さらに言うならば、陸幕が想定しているであろう、旧態然とした強襲揚陸作戦は完全に時代遅れた。砲やミサイルの長射程化、精密誘導化によって強襲揚陸は極めて大きな損害を出すことになる。民主国家はそのような損害には耐えられない。故に米軍も湾岸戦争でもイラク戦争でも強襲上陸作戦は行っていない。

また砲やミサイルの長射程化により母船の安全性が脅かされるために、米軍でも揚陸作戦は水平線の遙か先の40〜45キロ程度沖合から行うようになってきている。AAV7が水上を最大速度の時速13キロで航行しても上陸までに3時間以上かかることになる。その間敵からはいい的となる。

むしろヘリボーンで上陸を行うべきで、米海兵隊にしろ、英海兵にしろ水陸両用車による揚陸よりも、ヘリボーン作戦を重要視している。であるからこそ、米海兵隊は既に必要性の薄れたAAV7の余剰品を陸自に押し付けたいのだろう。であれば、優先順位は先のLAV25やバイキングのようなヘリによる空輸が可能な装甲車の調達だろう。

しかも陸幕の内部情報によれば、AAV7の重整備は米国で行う必要があり、これに約1年半かかる。当然その間は使用できない。つまりAAV7の稼働率は極めて低いものになることが初めからわかっている。この事実を陸幕は公表していない。

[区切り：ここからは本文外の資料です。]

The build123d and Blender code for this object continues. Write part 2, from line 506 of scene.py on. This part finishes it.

では何故防衛省は初めからAAV7の導入ありきで、しかも必要な手順を端折ってまで、AAV7の採用をすすめるのだろうか。何か政治的な理由でもあるのではないかと疑われても仕方あるまい。AAV7の導入は民主党時代に持ち上がった話だ。その中心人物は当時の森本敏防衛大臣と、元陸幕長、統幕長で民主党時代に防衛大臣補佐官となり、現在の第二次安倍内閣でも防衛大臣補佐官に任ぜられた折木良一氏のだったようだ。

折木氏は当初は国産開発を意図していたが、ユニバーサル造船はまともなものが作れず、三菱重工は完成しても20年後ぐらいになりそうで、国内開発が不可能となるとAAV7の導入に舵が切り替わったようだ。これには海兵隊の思惑も関わっている。米海兵隊は陸自の水陸両用部隊に対して強い影響力を維持したい、また自分たちに不要な旧式装備を自衛隊に押し付けたいという思惑があったのだろう。

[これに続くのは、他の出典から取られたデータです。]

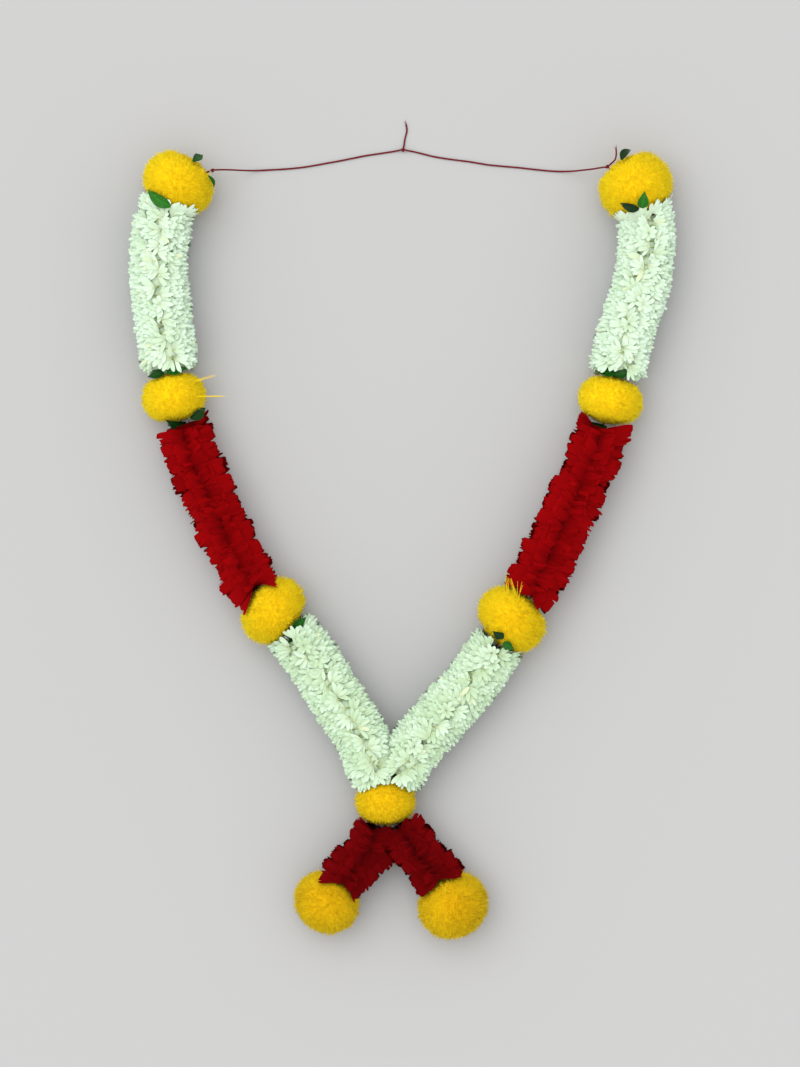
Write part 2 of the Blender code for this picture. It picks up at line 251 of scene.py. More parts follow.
def square_to(direction, rng=None):
    """Two directions square to each given one, turned at random where rng is given."""
    other = np.where(np.abs(direction[..., 2:3]) < 0.9, UP, np.array([1.0, 0.0, 0.0]))
    one = unit(np.cross(direction, other))
    two = np.cross(direction, one)
    if rng is None:
        return one, two
    turn = rng.uniform(0, 2 * math.pi, direction.shape[:-1])[..., None]
    return one * np.cos(turn) + two * np.sin(turn), two * np.cos(turn) - one * np.sin(turn)


def on_surface(points, low=0.3, soft=0.9):
    """The points, with what would sink into the floor pressed flat on it."""
    points[..., 2] = low + soft * np.logaddexp(0, (points[..., 2] - low) / soft)
    return points


def faced(points, outward, share):
    """Sheets turned to face outward, and normals that lean share of the way to it.

    Thin petals pass light on to each other, so a bunch of them is lit almost as one.
    """
    drift = np.cross(np.gradient(points, axis=2), np.gradient(points, axis=1))
    turned = (drift * outward).sum((1, 2, 3)) < 0
    points = np.where(turned[:, None, None, None], points[:, :, ::-1], points)
    drift = np.cross(np.gradient(points, axis=2), np.gradient(points, axis=1))
    return points, unit((1 - share) * unit(drift) + share * outward)


def tube_grid(path, radius, sides):
    """A tube round a line of points, as one closed grid."""
    ahead = unit(np.gradient(path, axis=0))
    one = np.empty_like(path)
    one[0] = square_to(ahead[0])[0]
    for i in range(1, len(path)):
        one[i] = unit(one[i - 1] - ahead[i] * ahead[i].dot(one[i - 1]))
    two = np.cross(ahead, one)
    angle = 2 * math.pi * np.arange(sides) / sides
    radius = np.broadcast_to(radius, len(path))[:, None, None]
    ring = one[:, None] * np.cos(angle)[:, None] + two[:, None] * np.sin(angle)[:, None]
    return (path[:, None] + radius * ring)[None]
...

自衛隊、特に陸自では有力者の鶴の一声によって、ろくに検討もされずに、はじめに導入ありきで調達が始まる事が多い。実際に筆者が取材する限りAAV7の導入を歓迎している隊員は高位の幹部を含めて一人もいない。情況証拠を積み上げて分析する限り、AAV7の調達は極めて政治的、もっと直接的に言えば「利権」がらみのいかがわしさを感じるのは筆者だけではあるまい。

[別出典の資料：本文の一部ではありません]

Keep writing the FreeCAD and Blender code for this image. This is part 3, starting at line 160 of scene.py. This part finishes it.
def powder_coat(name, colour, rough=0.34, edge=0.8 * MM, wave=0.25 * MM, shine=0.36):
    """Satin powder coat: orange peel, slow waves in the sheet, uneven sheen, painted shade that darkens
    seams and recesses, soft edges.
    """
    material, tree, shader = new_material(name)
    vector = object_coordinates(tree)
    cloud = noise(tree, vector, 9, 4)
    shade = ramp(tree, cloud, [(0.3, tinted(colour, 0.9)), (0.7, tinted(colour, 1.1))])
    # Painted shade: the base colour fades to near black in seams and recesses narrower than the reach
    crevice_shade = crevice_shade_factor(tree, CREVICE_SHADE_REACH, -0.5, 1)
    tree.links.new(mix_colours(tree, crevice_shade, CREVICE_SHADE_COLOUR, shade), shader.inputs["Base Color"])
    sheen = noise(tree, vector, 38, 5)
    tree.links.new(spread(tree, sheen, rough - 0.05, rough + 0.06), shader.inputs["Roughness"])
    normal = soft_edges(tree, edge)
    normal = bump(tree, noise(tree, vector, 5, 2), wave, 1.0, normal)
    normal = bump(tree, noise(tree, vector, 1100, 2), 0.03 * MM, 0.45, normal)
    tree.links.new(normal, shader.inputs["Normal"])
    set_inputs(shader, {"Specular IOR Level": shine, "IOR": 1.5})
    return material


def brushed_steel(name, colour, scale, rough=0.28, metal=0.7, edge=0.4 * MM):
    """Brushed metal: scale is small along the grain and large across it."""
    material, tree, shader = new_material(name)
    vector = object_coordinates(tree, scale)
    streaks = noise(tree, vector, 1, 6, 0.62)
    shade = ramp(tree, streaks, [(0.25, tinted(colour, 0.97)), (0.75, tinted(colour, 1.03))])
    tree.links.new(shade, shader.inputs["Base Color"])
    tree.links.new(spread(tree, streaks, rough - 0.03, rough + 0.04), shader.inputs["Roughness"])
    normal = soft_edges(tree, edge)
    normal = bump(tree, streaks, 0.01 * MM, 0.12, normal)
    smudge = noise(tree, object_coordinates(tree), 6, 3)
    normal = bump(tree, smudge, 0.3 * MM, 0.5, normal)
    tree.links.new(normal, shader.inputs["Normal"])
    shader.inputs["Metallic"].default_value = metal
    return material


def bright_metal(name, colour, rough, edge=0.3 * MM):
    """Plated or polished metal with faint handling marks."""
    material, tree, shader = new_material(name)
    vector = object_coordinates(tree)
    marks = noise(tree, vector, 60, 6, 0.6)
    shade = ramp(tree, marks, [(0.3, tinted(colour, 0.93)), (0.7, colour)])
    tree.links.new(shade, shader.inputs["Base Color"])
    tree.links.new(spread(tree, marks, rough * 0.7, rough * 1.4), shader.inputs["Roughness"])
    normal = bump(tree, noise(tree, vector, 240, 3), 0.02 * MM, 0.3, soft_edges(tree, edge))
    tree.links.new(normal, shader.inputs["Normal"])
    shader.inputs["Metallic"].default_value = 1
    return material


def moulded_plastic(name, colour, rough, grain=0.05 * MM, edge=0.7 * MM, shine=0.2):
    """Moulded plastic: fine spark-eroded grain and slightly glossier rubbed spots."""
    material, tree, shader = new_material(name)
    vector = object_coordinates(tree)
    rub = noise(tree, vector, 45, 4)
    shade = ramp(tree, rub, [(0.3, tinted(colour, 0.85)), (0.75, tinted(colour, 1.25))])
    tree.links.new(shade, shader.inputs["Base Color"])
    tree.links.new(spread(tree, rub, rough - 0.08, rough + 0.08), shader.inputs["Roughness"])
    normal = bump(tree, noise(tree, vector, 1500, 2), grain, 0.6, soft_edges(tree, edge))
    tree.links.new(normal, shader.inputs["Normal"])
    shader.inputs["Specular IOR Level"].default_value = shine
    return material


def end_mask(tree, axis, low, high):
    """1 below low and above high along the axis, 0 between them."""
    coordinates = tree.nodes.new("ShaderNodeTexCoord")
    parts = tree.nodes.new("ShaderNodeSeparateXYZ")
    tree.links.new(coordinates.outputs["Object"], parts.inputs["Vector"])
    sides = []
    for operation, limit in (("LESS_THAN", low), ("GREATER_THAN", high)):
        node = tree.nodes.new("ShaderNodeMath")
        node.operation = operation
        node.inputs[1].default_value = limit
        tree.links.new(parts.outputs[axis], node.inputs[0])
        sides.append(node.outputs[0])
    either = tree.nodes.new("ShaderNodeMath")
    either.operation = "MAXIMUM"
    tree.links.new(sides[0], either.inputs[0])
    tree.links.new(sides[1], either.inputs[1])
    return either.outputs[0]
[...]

陸自はろくに調査もしないで攻撃ヘリ、AH-64Dアパッチの富士重工のライセンス生産で導入を開始したが、調達コストが高額で62機の調達を僅か13機で打ち切った。しかも富士重工に対しては初期投資に関する費用を拒否し、訴訟沙汰なっている。また250機調達ほど調達する予定のOH-1も分不相応な仕様のためにコストが高くなって僅か34機で調達が停止された。